While hundreds of thousands of men and women serve overseas, many in dangerous places, the video only explicitly shows one soldier beyond U.S. borders: a Hawaii-based Army animal-care specialist doing humanitarian work in Thailand.

Whachy'all think?
 
Posted by airmanfour (Member # 6111) on :
 
The supervisor I had before the one I have now is going to have one of those jobs within the next year. They're not unattainable, and I think it points out that there are cool things people can do in the military other than get shot at.

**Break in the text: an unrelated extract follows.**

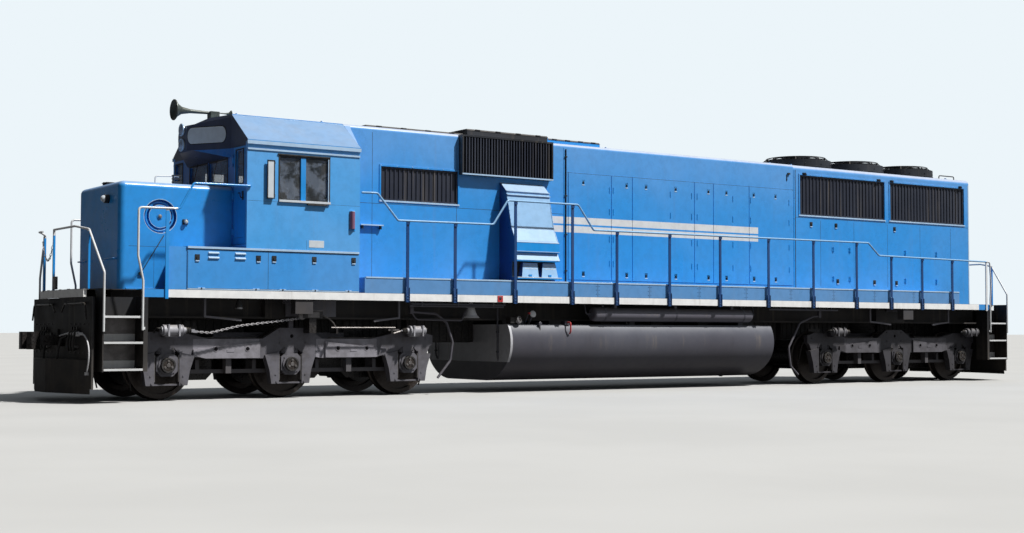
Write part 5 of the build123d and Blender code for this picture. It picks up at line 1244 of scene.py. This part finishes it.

As long as people do research before signing anything, I can't see the harm in making the knowledge that jobs like this exist public.
 
Posted by Enigmatic (Member # 7785) on :
 
I think it's fine to be highlighting some of the better jobs in the military, but it should definitely have a disclaimer that the video was produced and funded by the DoD. Just the little "paid for by" blurb at the end like political commercials have.

--Enigmatic
 
Posted by Juxtapose (Member # 8837) on :
 
I definitely agree about the disclaimer.
quote:
Private companies also are finding audiences for their own commercially produced video reports. A report published last month by the Center for Media and Democracy found that 69 television newsrooms, which reach 52.7 percent of U.S. homes, aired at least one commercially produced video news release from June 2005 to March 2006. Not one station disclosed the corporate clients behind the news.
Whether or not the DOD is misrepresenting the availability of cushy jobs in the military is the lesser of my concerns on this issue. I find the whole masquerading as news thing to be much more worrisome.
 
Posted by King of Men (Member # 6684) on :
 
Eh. I do think that anyone who signs up for the military in these days surely must know what they are letting themselves in for; my sympathy for anyone who doesn't, is extremely limited. Evolution in action, for sure.
 
Posted by DarkKnight (Member # 7536) on :
 
Do does this mean that all commercials need a disclaimer? Like do you need to know that a Nike commercial is being paid for by Nike? Or how about any college recruitment ad has to have a disclaimer that it is paid for by the college? Seems a little silly to me to have a disclaimer for a recruitment ad. I mean who else would be making an ad for the military?